Está estabelecido que estar certo da salvação através da fé, não é nem presunção, nem arrogância, mas, pelo contrário, é o único meio de despojar alguém de todo orgulho, para dar toda glória a Deus (Rm 8:16,38; Ef 3:12; Hb 10:22,23; 1 Jo 4:13; 5:19; Rm 3:27; 4:20; 1 Co 4:4; 9:26,27). Porque somente a fé nos ensina a desistir de nós mesmos e nos compele a, sinceramente, reconhecer que em nós não há nada, exceto motivo para completa maldição. Assim ela nos manda para Jesus Cristo e nos ensina e assegura que encontraremos salvação diante de Deus somente através da Sua justiça. Verdadeiramente, tudo o que está em Jesus Cristo, ou seja, toda a justiça e perfeição (nEle não há pecado e mais ainda, Ele cumpriu toda a justiça da Lei), é colocado na nossa conta e doado a nós como se fosse nosso, desde que nós O aceitemos pela fé. Daí porque St. Bernardo disse: “O testemunho de nossa consciência é nossa glória: não o testemunho que a mente enganada, enganando seu dono, fornece de si mesma para a vanglória farisaica (Lc 18:11,12); este testemunho não é verdadeiro. Mas o testemunho dado pelo Espírito Santo ao nosso espírito é verdadeiro”.

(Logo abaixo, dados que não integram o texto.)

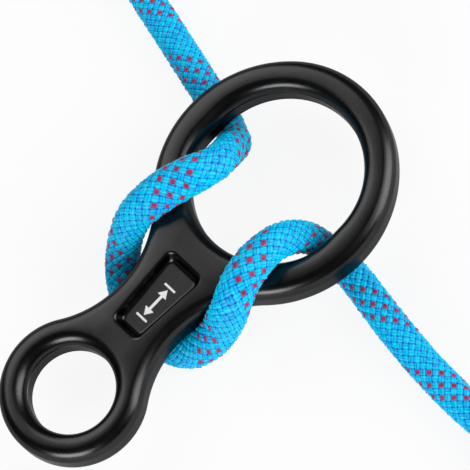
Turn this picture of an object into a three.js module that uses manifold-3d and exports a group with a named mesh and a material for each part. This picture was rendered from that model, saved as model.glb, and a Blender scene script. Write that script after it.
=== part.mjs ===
// A figure eight descender with a short length of climbing rope rigged through it.
// Millimetres, +Z up. The origin is the middle of the forging: +Y runs along it from the small
// eye to the big ring, +X runs across it, and +Z is square to its two flat faces.

import {
  BufferAttribute,
  BufferGeometry,
  CatmullRomCurve3,
  Curve,
  ExtrudeGeometry,
  Group,
  LatheGeometry,
  Matrix4,
  Mesh,
  MeshStandardMaterial,
  Path,
  Shape,
  Vector2,
  Vector3,
} from 'three';
import { mergeVertices } from 'three/addons/utils/BufferGeometryUtils.js';
import Module from 'manifold-3d';

const wasm = await Module();
wasm.setup();

// Driving dimensions of the forging
const overallLength = 150;
const bodyThickness = 14;
const eyeRadius = 13.8;
const eyeOuterRadius = 22.6;
const ringFarRadius = 34.2;
const ringShoulderRadius = 40.4;
const ringShoulderStart = 51 * Math.PI / 180;
const neckHalfWidth = 12.2;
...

A fé encontra em Jesus Cristo tudo o que é necessário para salvação
Este tópico requer uma exposição detalhada para que saibamos se, através da fé, nos apos-samos do remédio suficiente para nos assegurar, completamente, a vida eterna, de acordo com a passagem bíblica “O justo viverá pela fé” (Hc 2:4; Rm 1:16,17; Gl 3:11). Dizemos, portanto, que tudo que obstrui a comunhão do homem com Deus, que é perfeitamente justo e bom, repousa em três aspectos. Porém, a vista de cada um deles, encontramos o remédio, não em nós mesmos, mas em Jesus Cristo e em tudo que Ele tem, desde que estejamos unidos a Ele comungando de todos os benefícios (Jo 17:9-11, 20-26). Este é o motivo pelo qual a Igreja, ou seja, a assembléia dos crentes, é chamada de esposa de Jesus Cristo, seu marido (Rm 7:2-6; 8:35; 2 Co 11:2; Ef 5:31,32); é para, mais claramente, mostrar a grandeza da união e comunhão existente entre Jesus Cristo e aqueles que, pela fé, se confiam a Ele. Pois, em virtude desta união e casamento espiritual pela fé, Ele toma toda nossa miséria sobre si e nós recebemos dEle todos os Seus tesouros, pela Sua pura bondade e misericórdia. Isto é o que veremos agora.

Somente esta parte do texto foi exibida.